• [JOB]
What lies from the line containing "ceramic_body(glaze)" through the line containing "points = [vertex.co"? Print exactly those lines, with both ends, and no others.

##### DATA EXTRACT #####

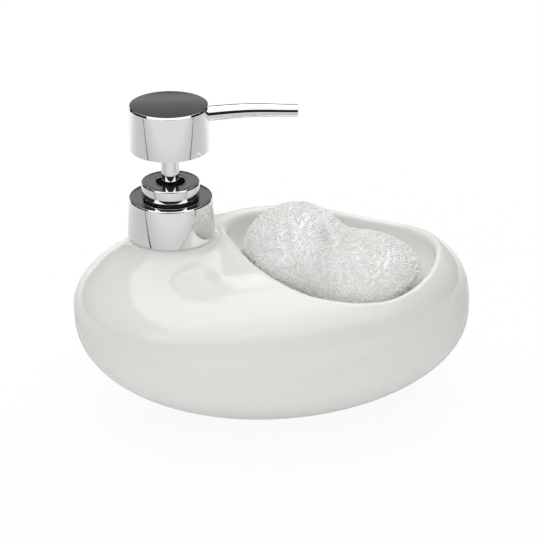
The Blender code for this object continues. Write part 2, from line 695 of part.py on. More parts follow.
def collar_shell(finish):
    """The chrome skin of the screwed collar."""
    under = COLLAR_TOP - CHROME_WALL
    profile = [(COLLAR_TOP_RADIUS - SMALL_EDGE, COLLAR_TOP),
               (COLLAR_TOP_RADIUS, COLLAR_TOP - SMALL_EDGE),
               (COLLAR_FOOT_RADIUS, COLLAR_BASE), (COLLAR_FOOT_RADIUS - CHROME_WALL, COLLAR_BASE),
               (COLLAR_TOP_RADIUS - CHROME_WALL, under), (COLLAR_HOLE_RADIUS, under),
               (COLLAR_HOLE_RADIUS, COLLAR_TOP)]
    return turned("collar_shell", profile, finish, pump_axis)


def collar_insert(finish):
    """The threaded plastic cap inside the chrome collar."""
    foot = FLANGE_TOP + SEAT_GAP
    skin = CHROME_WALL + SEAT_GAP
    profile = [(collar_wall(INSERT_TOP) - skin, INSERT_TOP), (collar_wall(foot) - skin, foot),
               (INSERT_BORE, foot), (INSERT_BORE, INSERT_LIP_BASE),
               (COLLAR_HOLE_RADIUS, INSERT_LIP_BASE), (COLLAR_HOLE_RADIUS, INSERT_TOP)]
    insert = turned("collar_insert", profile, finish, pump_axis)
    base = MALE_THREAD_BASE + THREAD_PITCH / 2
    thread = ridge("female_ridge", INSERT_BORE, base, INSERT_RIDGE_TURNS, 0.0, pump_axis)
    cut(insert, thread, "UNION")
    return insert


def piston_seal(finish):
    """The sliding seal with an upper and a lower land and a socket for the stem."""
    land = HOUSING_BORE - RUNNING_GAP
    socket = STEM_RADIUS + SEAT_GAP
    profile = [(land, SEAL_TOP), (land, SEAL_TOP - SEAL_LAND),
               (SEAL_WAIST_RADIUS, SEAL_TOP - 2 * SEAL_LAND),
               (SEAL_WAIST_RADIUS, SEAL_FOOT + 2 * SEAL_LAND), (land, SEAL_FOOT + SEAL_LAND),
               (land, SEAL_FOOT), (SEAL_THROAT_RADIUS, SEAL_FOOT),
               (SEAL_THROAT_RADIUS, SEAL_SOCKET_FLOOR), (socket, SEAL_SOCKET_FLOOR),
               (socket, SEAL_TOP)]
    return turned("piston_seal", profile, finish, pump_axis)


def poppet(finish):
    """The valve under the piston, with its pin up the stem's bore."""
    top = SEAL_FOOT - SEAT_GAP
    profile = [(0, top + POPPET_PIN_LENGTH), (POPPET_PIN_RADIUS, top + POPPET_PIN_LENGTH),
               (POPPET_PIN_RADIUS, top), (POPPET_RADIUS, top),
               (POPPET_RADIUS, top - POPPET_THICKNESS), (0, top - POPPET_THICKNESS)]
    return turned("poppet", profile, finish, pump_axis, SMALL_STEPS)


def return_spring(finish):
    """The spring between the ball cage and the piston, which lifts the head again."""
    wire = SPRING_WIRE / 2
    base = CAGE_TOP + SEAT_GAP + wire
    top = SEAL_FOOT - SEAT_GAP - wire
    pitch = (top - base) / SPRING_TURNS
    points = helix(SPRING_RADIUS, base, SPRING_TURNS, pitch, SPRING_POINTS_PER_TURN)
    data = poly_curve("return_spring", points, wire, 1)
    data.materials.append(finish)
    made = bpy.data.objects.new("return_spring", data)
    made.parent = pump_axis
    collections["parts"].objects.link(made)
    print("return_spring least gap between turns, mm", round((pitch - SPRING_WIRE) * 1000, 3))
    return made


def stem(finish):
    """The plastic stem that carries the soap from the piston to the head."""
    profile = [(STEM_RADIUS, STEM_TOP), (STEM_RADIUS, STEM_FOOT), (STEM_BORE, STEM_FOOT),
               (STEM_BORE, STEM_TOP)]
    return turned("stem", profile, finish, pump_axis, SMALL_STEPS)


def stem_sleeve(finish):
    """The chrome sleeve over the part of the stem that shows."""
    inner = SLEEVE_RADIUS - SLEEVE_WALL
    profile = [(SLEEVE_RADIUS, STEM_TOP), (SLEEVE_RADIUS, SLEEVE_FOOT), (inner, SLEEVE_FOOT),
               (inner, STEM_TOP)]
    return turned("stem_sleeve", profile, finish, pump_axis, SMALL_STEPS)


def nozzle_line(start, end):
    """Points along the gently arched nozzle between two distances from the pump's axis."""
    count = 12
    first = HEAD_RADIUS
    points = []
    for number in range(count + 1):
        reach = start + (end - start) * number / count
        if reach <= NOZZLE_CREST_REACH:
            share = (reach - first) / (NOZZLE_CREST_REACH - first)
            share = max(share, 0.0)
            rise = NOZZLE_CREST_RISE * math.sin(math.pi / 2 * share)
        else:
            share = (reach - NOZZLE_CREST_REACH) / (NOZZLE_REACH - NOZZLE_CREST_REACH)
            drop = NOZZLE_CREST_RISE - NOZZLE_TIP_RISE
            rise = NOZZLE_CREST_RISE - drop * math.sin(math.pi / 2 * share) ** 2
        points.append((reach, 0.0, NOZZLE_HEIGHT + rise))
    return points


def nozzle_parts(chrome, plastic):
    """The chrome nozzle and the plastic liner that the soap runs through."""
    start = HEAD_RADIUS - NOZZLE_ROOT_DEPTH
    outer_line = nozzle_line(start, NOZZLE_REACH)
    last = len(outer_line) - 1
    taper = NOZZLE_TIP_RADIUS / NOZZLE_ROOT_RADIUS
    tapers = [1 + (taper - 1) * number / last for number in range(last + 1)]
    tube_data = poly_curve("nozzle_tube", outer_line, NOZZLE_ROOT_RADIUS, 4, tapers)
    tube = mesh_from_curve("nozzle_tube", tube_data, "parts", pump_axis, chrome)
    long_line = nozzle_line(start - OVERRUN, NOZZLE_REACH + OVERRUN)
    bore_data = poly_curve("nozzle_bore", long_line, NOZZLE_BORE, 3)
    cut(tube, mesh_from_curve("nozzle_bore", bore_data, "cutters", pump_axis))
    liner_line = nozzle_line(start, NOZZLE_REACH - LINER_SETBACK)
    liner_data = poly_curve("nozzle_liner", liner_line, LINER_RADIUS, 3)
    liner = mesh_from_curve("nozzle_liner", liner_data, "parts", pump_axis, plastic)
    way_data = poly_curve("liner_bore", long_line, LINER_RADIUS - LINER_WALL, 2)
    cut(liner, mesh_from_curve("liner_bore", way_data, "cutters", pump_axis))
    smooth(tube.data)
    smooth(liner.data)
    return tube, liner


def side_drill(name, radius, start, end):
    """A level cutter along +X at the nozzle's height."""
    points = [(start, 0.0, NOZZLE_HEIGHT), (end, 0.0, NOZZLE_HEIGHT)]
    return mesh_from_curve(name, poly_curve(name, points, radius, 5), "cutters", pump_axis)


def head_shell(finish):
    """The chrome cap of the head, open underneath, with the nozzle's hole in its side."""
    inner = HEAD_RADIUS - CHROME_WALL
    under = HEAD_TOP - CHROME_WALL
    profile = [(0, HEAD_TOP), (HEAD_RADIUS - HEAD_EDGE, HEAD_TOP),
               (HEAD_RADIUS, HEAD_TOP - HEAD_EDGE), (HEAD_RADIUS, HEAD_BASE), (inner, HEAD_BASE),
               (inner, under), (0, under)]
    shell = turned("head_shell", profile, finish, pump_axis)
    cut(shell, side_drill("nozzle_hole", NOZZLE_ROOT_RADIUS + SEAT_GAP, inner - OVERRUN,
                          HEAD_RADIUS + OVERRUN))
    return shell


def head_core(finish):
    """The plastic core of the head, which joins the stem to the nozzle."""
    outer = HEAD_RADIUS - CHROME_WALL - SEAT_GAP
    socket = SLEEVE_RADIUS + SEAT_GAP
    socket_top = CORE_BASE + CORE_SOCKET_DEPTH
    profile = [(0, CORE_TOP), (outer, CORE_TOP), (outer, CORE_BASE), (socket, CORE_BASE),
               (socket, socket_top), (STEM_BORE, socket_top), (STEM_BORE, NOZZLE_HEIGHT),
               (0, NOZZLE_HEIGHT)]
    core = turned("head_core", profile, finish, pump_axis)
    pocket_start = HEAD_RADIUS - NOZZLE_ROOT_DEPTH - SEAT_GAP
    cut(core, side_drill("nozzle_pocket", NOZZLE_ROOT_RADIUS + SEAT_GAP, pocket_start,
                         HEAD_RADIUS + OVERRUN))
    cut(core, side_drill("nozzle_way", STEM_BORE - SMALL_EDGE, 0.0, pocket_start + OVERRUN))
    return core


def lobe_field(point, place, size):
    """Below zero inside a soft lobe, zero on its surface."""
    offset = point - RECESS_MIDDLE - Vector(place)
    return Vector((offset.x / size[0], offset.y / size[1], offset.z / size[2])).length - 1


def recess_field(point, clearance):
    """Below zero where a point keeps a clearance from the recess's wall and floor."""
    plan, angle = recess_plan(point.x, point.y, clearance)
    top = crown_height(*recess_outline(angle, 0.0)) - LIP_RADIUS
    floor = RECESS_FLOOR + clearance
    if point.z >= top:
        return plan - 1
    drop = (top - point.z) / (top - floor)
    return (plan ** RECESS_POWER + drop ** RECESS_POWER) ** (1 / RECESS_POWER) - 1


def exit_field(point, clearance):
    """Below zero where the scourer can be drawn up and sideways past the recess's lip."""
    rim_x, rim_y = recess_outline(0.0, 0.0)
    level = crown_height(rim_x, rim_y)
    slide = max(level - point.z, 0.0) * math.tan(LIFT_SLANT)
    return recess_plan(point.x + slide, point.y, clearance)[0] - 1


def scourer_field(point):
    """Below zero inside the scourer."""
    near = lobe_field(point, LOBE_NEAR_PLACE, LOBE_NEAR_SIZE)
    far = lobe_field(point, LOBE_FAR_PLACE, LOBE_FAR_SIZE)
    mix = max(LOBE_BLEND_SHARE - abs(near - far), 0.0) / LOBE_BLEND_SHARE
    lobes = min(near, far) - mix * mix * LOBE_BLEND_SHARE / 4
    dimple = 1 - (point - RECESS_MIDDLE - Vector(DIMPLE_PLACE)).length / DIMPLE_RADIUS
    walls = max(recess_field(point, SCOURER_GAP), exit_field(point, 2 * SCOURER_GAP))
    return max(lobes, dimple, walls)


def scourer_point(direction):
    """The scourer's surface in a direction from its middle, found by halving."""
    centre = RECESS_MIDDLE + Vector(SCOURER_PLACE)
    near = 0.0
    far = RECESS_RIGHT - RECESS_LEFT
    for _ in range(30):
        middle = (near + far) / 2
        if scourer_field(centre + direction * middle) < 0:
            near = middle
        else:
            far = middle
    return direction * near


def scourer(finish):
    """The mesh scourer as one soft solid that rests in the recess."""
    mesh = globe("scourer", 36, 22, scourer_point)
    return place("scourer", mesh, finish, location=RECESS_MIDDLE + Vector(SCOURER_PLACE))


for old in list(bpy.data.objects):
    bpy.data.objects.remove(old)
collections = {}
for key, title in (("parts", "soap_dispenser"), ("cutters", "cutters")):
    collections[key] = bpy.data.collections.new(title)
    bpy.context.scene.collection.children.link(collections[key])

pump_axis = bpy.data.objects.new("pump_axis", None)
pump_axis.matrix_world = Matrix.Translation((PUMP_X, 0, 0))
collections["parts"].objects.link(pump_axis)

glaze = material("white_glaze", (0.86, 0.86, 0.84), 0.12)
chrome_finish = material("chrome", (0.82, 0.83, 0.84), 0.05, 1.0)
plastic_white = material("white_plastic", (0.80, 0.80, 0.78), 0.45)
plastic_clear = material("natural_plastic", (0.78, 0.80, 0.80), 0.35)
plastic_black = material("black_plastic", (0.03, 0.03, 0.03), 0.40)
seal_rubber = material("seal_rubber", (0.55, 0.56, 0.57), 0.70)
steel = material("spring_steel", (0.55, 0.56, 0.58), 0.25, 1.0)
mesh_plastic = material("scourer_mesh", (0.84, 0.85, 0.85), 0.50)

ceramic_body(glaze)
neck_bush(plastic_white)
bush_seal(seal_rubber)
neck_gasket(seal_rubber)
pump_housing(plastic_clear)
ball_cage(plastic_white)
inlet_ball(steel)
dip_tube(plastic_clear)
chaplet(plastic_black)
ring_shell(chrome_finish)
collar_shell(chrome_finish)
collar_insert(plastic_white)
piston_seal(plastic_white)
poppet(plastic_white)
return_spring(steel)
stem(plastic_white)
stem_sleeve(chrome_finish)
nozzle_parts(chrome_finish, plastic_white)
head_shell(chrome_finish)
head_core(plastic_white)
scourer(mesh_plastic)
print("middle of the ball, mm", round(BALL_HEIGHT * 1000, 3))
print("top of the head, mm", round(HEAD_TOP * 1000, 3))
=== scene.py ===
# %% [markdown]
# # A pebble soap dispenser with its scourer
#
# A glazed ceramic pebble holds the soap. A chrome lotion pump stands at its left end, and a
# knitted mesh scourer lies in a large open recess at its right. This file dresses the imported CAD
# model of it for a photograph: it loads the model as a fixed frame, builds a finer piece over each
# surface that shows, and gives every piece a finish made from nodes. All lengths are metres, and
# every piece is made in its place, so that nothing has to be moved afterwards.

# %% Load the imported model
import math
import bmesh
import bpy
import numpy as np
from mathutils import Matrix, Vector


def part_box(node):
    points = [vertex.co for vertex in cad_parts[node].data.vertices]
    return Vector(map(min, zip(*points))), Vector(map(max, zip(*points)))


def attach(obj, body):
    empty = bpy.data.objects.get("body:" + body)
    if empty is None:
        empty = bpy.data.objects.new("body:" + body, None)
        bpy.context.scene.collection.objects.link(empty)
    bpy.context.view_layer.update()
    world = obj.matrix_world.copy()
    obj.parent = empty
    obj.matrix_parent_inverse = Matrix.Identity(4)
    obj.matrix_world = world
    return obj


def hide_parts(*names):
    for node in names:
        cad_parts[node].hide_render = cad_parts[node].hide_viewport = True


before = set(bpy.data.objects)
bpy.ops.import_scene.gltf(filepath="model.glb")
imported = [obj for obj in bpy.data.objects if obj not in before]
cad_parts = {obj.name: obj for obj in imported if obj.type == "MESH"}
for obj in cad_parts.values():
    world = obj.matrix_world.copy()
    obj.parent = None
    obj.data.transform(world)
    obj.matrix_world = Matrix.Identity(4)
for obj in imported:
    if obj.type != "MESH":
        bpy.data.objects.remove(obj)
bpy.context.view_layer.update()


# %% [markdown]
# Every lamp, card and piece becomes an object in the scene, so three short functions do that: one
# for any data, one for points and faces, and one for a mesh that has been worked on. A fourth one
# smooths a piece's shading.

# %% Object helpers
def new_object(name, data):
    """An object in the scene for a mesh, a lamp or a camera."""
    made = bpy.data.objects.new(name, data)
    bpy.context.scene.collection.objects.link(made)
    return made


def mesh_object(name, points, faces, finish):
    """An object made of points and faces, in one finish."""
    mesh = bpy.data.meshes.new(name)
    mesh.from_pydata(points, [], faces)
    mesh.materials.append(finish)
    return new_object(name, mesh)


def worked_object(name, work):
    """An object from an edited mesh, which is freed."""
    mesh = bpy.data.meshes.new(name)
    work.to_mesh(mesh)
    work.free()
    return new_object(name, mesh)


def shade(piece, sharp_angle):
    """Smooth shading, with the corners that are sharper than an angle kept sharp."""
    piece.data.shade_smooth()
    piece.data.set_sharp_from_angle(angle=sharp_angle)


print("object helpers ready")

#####

• [WRITTEN SOLUTION]
ceramic_body(glaze)
neck_bush(plastic_white)
bush_seal(seal_rubber)
neck_gasket(seal_rubber)
pump_housing(plastic_clear)
ball_cage(plastic_white)
inlet_ball(steel)
dip_tube(plastic_clear)
chaplet(plastic_black)
ring_shell(chrome_finish)
collar_shell(chrome_finish)
collar_insert(plastic_white)
piston_seal(plastic_white)
poppet(plastic_white)
return_spring(steel)
stem(plastic_white)
stem_sleeve(chrome_finish)
nozzle_parts(chrome_finish, plastic_white)
head_shell(chrome_finish)
head_core(plastic_white)
scourer(mesh_plastic)
print("middle of the ball, mm", round(BALL_HEIGHT * 1000, 3))
print("top of the head, mm", round(HEAD_TOP * 1000, 3))
=== scene.py ===
# %% [markdown]
# # A pebble soap dispenser with its scourer
#
# A glazed ceramic pebble holds the soap. A chrome lotion pump stands at its left end, and a
# knitted mesh scourer lies in a large open recess at its right. This file dresses the imported CAD
# model of it for a photograph: it loads the model as a fixed frame, builds a finer piece over each
# surface that shows, and gives every piece a finish made from nodes. All lengths are metres, and
# every piece is made in its place, so that nothing has to be moved afterwards.

# %% Load the imported model
import math
import bmesh
import bpy
import numpy as np
from mathutils import Matrix, Vector


def part_box(node):
    points = [vertex.co for vertex in cad_parts[node].data.vertices]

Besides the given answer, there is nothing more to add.